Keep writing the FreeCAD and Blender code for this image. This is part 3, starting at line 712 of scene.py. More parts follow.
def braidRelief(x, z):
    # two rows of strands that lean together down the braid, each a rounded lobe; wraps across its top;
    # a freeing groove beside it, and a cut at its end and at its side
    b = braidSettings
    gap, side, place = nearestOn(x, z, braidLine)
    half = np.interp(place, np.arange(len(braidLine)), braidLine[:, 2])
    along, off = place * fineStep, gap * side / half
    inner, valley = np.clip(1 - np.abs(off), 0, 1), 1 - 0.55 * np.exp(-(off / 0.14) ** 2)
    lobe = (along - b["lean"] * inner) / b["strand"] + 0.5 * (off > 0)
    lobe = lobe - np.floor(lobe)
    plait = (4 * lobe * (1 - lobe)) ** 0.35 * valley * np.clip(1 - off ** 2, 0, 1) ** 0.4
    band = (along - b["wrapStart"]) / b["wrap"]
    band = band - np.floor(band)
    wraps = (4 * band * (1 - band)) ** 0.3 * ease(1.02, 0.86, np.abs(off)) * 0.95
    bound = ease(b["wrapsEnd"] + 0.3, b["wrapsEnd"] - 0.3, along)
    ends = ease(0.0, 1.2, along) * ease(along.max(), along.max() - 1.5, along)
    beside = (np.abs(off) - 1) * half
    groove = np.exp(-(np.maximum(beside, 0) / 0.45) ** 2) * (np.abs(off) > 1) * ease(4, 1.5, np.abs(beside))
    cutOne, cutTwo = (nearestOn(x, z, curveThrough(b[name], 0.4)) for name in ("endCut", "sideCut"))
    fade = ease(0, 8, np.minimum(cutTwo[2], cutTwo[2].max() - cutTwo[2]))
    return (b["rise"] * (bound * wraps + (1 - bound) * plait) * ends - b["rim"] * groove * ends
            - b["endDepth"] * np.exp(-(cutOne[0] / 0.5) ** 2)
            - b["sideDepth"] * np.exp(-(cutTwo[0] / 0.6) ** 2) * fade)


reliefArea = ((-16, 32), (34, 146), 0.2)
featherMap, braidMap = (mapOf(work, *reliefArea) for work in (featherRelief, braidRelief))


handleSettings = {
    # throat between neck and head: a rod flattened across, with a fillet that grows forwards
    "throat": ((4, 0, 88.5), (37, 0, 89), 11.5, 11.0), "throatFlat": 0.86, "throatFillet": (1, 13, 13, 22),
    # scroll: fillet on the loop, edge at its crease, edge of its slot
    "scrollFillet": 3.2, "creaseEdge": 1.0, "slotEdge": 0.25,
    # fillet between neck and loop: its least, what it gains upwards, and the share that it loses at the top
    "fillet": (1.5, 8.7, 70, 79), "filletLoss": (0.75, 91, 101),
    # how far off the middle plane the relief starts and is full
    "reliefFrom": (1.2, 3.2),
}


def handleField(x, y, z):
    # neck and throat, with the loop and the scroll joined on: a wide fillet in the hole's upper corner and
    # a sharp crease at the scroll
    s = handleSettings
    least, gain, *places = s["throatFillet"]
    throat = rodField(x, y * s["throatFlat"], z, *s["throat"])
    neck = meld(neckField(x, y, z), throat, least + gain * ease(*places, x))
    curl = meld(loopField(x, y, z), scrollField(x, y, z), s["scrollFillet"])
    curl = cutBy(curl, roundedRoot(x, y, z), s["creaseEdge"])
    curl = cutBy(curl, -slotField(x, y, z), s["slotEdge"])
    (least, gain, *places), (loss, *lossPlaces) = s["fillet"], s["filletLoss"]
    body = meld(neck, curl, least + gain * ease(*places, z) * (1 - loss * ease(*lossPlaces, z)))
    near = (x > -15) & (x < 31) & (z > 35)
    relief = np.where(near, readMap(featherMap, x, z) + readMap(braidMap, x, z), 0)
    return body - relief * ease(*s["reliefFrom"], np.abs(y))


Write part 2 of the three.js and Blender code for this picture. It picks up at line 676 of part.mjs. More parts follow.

• **STATED TASK**
Write the whole listing out again. Keep every line exactly as it is.

• **OUTPUT OF THE TASK**
Keep writing the FreeCAD and Blender code for this image. This is part 3, starting at line 712 of scene.py. More parts follow.
def braidRelief(x, z):
    # two rows of strands that lean together down the braid, each a rounded lobe; wraps across its top;
    # a freeing groove beside it, and a cut at its end and at its side
    b = braidSettings
    gap, side, place = nearestOn(x, z, braidLine)
    half = np.interp(place, np.arange(len(braidLine)), braidLine[:, 2])
    along, off = place * fineStep, gap * side / half
    inner, valley = np.clip(1 - np.abs(off), 0, 1), 1 - 0.55 * np.exp(-(off / 0.14) ** 2)
    lobe = (along - b["lean"] * inner) / b["strand"] + 0.5 * (off > 0)
    lobe = lobe - np.floor(lobe)
    plait = (4 * lobe * (1 - lobe)) ** 0.35 * valley * np.clip(1 - off ** 2, 0, 1) ** 0.4
    band = (along - b["wrapStart"]) / b["wrap"]
    band = band - np.floor(band)
    wraps = (4 * band * (1 - band)) ** 0.3 * ease(1.02, 0.86, np.abs(off)) * 0.95
    bound = ease(b["wrapsEnd"] + 0.3, b["wrapsEnd"] - 0.3, along)
    ends = ease(0.0, 1.2, along) * ease(along.max(), along.max() - 1.5, along)
    beside = (np.abs(off) - 1) * half
    groove = np.exp(-(np.maximum(beside, 0) / 0.45) ** 2) * (np.abs(off) > 1) * ease(4, 1.5, np.abs(beside))
    cutOne, cutTwo = (nearestOn(x, z, curveThrough(b[name], 0.4)) for name in ("endCut", "sideCut"))
    fade = ease(0, 8, np.minimum(cutTwo[2], cutTwo[2].max() - cutTwo[2]))
    return (b["rise"] * (bound * wraps + (1 - bound) * plait) * ends - b["rim"] * groove * ends
            - b["endDepth"] * np.exp(-(cutOne[0] / 0.5) ** 2)
            - b["sideDepth"] * np.exp(-(cutTwo[0] / 0.6) ** 2) * fade)


reliefArea = ((-16, 32), (34, 146), 0.2)
featherMap, braidMap = (mapOf(work, *reliefArea) for work in (featherRelief, braidRelief))


handleSettings = {
    # throat between neck and head: a rod flattened across, with a fillet that grows forwards
    "throat": ((4, 0, 88.5), (37, 0, 89), 11.5, 11.0), "throatFlat": 0.86, "throatFillet": (1, 13, 13, 22),
    # scroll: fillet on the loop, edge at its crease, edge of its slot
    "scrollFillet": 3.2, "creaseEdge": 1.0, "slotEdge": 0.25,
    # fillet between neck and loop: its least, what it gains upwards, and the share that it loses at the top
    "fillet": (1.5, 8.7, 70, 79), "filletLoss": (0.75, 91, 101),
    # how far off the middle plane the relief starts and is full
    "reliefFrom": (1.2, 3.2),
}


def handleField(x, y, z):
    # neck and throat, with the loop and the scroll joined on: a wide fillet in the hole's upper corner and
    # a sharp crease at the scroll
    s = handleSettings
    least, gain, *places = s["throatFillet"]
    throat = rodField(x, y * s["throatFlat"], z, *s["throat"])
    neck = meld(neckField(x, y, z), throat, least + gain * ease(*places, x))
    curl = meld(loopField(x, y, z), scrollField(x, y, z), s["scrollFillet"])
    curl = cutBy(curl, roundedRoot(x, y, z), s["creaseEdge"])
    curl = cutBy(curl, -slotField(x, y, z), s["slotEdge"])
    (least, gain, *places), (loss, *lossPlaces) = s["fillet"], s["filletLoss"]
    body = meld(neck, curl, least + gain * ease(*places, z) * (1 - loss * ease(*lossPlaces, z)))
    near = (x > -15) & (x < 31) & (z > 35)
    relief = np.where(near, readMap(featherMap, x, z) + readMap(braidMap, x, z), 0)
    return body - relief * ease(*s["reliefFrom"], np.abs(y))


Write part 2 of the three.js and Blender code for this picture. It picks up at line 676 of part.mjs. More parts follow.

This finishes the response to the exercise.